Over the ensuing months, Miklos and Lyn have been settling in, unpacking boxes, and enjoying the quietness that has surrounded the village. The time has enabled them to connect with people living in the Brian Blythe apartments, one of the three new developments at Rushall Park.

Now, as the days grow longer and there is an end in sight to lockdown, Miklos is looking forward to returning to a more normal lifestyle which includes making the most of inner city living and, very crucially, being able to return to his studio to paint.

“Art has always been a part of my life, and it is essential to who I am,” Miklos said.

He has focused on portraiture from the mid-90s, as well as being an art teacher and enjoying bringing up a family. He is a devotee of Rembrandt, generally regarded as the greatest artist of Holland’s Golden Age. A crucial aspect of Rembrandt’s development was his intense study of people, objects, and their surroundings from life.

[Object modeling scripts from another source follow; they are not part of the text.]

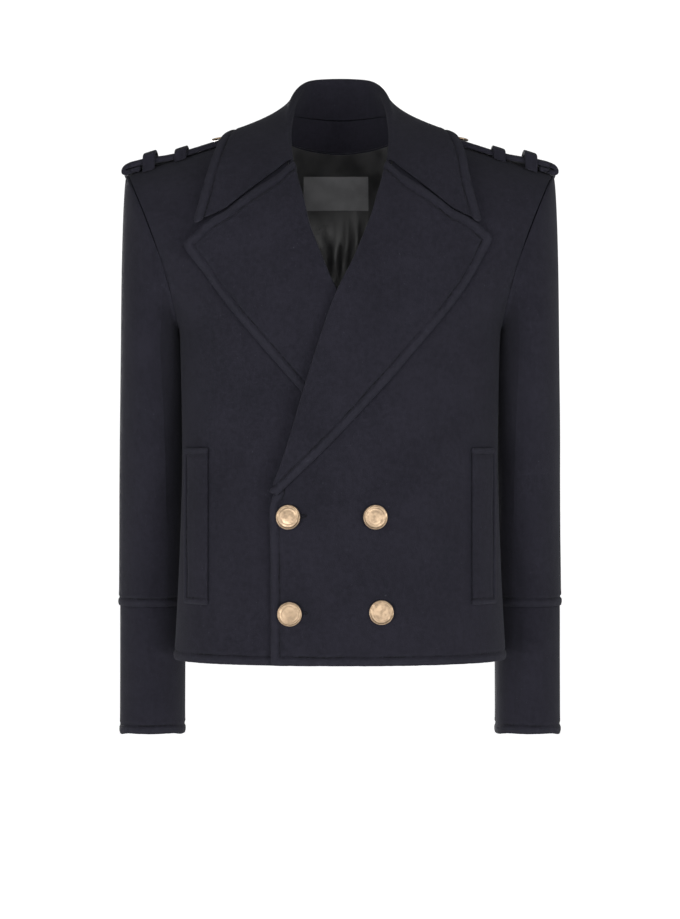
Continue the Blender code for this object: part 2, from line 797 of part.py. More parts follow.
def add_buttons():
    for index, (x, z) in enumerate(FRONT_BUTTONS, start=1):
        near = body_point("front", x, z, overlap_lift(x, z) - BUTTON_SINK)
        normal = (body_point("front", x, z, 0.01) - body_point("front", x, z)).normalized()
        button(f"button_{index}", near, normal, BUTTON_RADIUS)
    for name, sign in (("left", 1), ("right", -1)):
        x = 0.1415
        above = ridge(x) + STRAP_LIFT + STRAP_WALL
        normal = Vector((sign * SHOULDER_SLOPE, 0, 1)).normalized()
        button("strap_button_" + name, Vector((sign * x, 0, above + 0.0001)), normal, STRAP_BUTTON_RADIUS)


def moved_in(grid, distance):
    """The grid's points, moved inwards, with those on the middle line kept there."""
    moved = []
    for row, normals in zip(grid, grid_normals(grid)):
        points = [point + Vector(normal) * distance for point, normal in zip(row, normals)]
        if row[0].x == 0:
            points[0].x = 0
        moved.append(points)
    return moved


def add_lining():
    """The lining of the back, inside the back panel, and the patch sewn on it."""
    outer = panel_grid("back")
    kept = [[outer[row][column] for column in LINING_COLUMNS] for row in LINING_ROWS]
    lining = moved_in(kept, WALL + LINING_GAP)
    cloth("back_lining", lining, finish="lining", wall=LINING_WALL, flip=True, mirror=True)
    grid = []
    inside = WALL + LINING_GAP + LINING_WALL + LINING_GAP
    for row in range(4):
        z = LABEL["bottom_z"] + (LABEL["top_z"] - LABEL["bottom_z"]) * row / 3
        line = []
        for column in range(7):
            x = LABEL["centre_x"] + LABEL["half_width"] * (column / 3 - 1)
            line.append(body_point("back", x, z, -inside))
        grid.append(line)
    cloth("label", grid, finish="label", wall=0.0008, flip=True)


def main():
    for obj in list(bpy.data.objects):
        bpy.data.objects.remove(obj, do_unlink=True)
    add_body()
    add_lapels()
    add_collar()
    add_sleeves()
    add_cuffs()
    add_welts()
    add_straps()
    add_loops()
    add_buttons()
    add_lining()


main()
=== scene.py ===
import math

import bmesh
import bpy
from mathutils import Matrix, Vector, noise
from mathutils.bvhtree import BVHTree
from mathutils.geometry import intersect_point_line
from mathutils.kdtree import KDTree


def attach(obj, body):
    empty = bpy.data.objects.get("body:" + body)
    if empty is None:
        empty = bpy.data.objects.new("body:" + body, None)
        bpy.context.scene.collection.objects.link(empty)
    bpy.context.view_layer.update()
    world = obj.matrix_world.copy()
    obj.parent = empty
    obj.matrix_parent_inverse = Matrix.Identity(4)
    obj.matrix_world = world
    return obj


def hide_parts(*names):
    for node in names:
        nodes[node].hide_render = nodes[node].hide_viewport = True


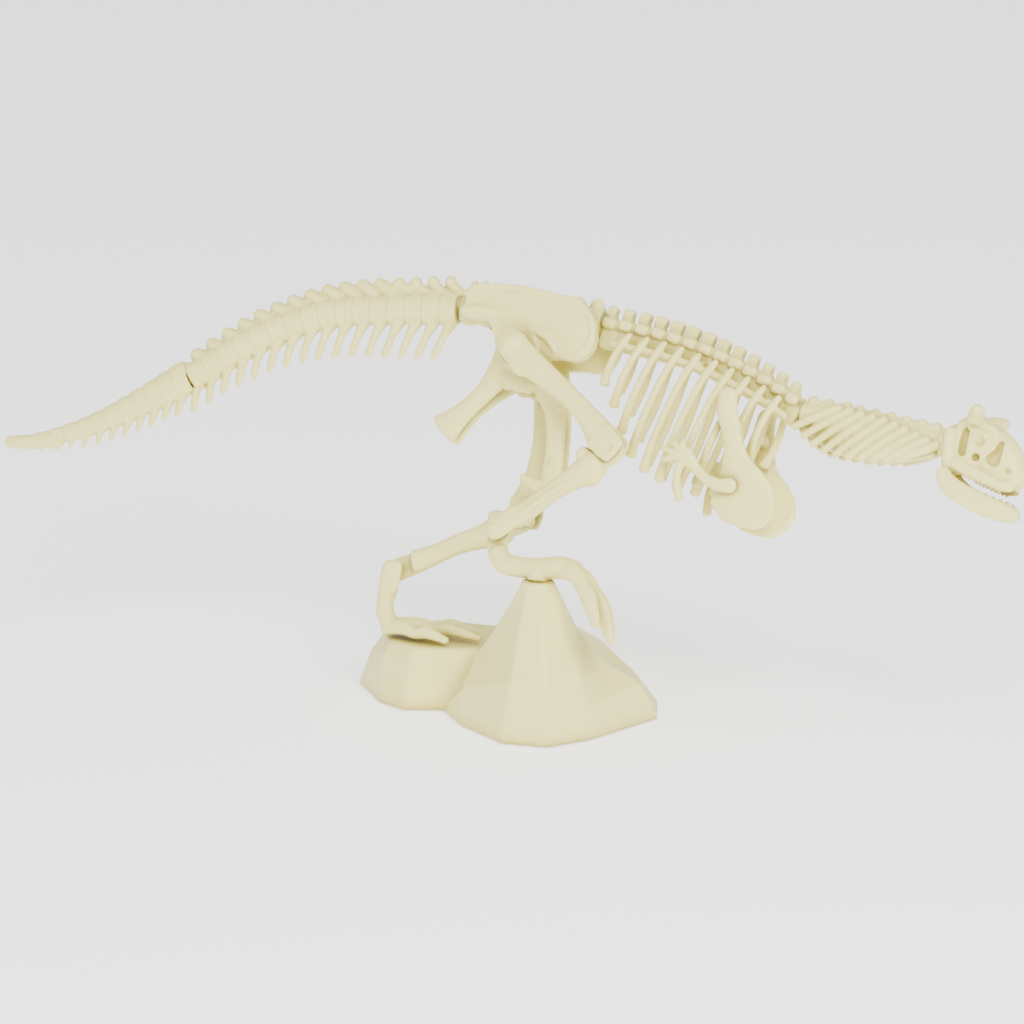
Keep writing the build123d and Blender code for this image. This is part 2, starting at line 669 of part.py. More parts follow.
def skull():
    """Deep, short skull with two brow horns, open eye and cheek windows and a row of teeth."""
    x0, z0 = skull_root
    half = skull_width / 2
    outline = [
        (x0, -7.0), (x0 + 4.5, -4.6), (x0 + 10.5, -4.4), (x0 + 17, -5.2), (x0 + 22, -8.5),
        (x0 + 26.5, -14.5), (x0 + 27.3, -19), (x0 + 26, -23.6), (x0 + 20, -24.4), (x0 + 13, -21.8),
        (x0 + 7.0, -18.9), (x0 + 3.5, -16.5), (x0, -16.2),
    ]
    face = Plane.XZ * make_face(Polyline(*outline, close=True))
    head = Pos(0, -half, 0) * extrude(face, amount=skull_width, dir=(0, 1, 0))
    for side in (-1, 1):
        taper = Plane.XY * make_face(
            Polyline((x0 + 8, side * half), (x0 + 30, side * 2.6), (x0 + 30, side * (half + 2)),
                     (x0 + 8, side * (half + 2)), close=True)
        )
        head -= Pos(0, 0, -40) * extrude(taper, amount=60, dir=(0, 0, 1))
    palate = [(x0 + 5, -15.6), (x0 + 13, -19.2), (x0 + 20, -22.0), (x0 + 24, -21.6)]
    roof = Plane.XZ * make_face(Polyline((x0 + 5, -26), *palate, (x0 + 24, -26), close=True))
    head -= Pos(0, -1.6, 0) * extrude(roof, amount=3.2, dir=(0, 1, 0))
    for x, z, wide, high in ((5.3, -9.6, 1.3, 3.4), (9.2, -9.4, 1.7, 2.2), (13.8, -13.2, 1.9, 2.4)):
        window = pin(x0 + x, z, -half - 1, half + 1, 1.0)
        head -= Pos(x0 + x, 0, z) * scale(Pos(-x0 - x, 0, -z) * window, by=(wide, 1.0, high))
    pieces = []
    for side in (-1, 1):
        for x in (7.5, 18.0):
            pieces.append(
                limb(
                    (x0 + x, side * 2.6, -6.4, 1.6, 2.3),
                    (x0 + x + 0.3, side * 3.8, -3.2, 1.2, 1.7),
                    (x0 + x + 0.8, side * 4.6, 0.2 if x < 10 else -1.6, 0.5, 0.6),
                )
            )
        for index in range(6):
            reach = 13.0 + 2.3 * index
            gum = max(-21.8 - 0.371 * (reach - 13.0), -24.4)
            width = 3.7 - 0.3 * index
            pieces.append(
                limb(
                    (x0 + reach, side * width, gum + 1.0, 0.55, 0.8),
                    (x0 + reach - 0.3, side * width, gum - 1.1, 0.2, 0.25),
                )
            )
    head = join(head, *pieces)
    hinge_x, hinge_z = jaw_hinge
    for side in (-1, 1):
        lug = join(
            pin(hinge_x, hinge_z, side * (half - 3.2), side * (half - 3.2 + jaw_cheek), 2.0),
            block(hinge_x - 1.6, hinge_x + 2.0, side * (half - 3.2), side * (half - 3.2 + jaw_cheek),
                  hinge_z, -15.0),
        )
        head = join(head, lug)
    for side in (-1, 1):
        head = join(head, pin(hinge_x, hinge_z, side * (half - 2.4), side * (half - 0.2), jaw_pin_radius))
    hole = rod((x0 - 1, 0, z0), (x0 + swivel_length + blind_gap, 0, z0), swivel_radius + peg_gap)
    return head - hole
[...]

“There are many artists who have inspired me over the years but I always return to Rembrandt,” Miklos said.

Over the years, Miklos’ work has featured in several exhibitions, he has entered the Archibald many times, and on two occasions was selected for the Salon Des Refuses at S.H.Ervin Gallery, Sydney. He has been a consistent participant of The Hidden Faces of the Archibald in Melbourne.

One of his best-known compositions was of Harold Mitchell, the businessman turned philanthropist. The portrait was described as ‘a fine piece of orchestration, competently drawn and vigorously painted, but with a composition emphasising the corpulent presence of the man, with his obscenely long, loud tie.’

Miklos describes portraiture as a relationship which grows through a series of meetings and sessions of sittings in his studio. He is sought out by people wanting their portrait drawn rather than his seeking potential clients.

He is not sure who his next client will be, that will come in due course. In the meantime, he is itching to paint in his light-filled studio and to become more active in Rushall Park village life.

“There is something rather marvellous about the opportunity that living here offers, a place that welcomes ‘well matured and still working artists and one who looks forward to finding out more.’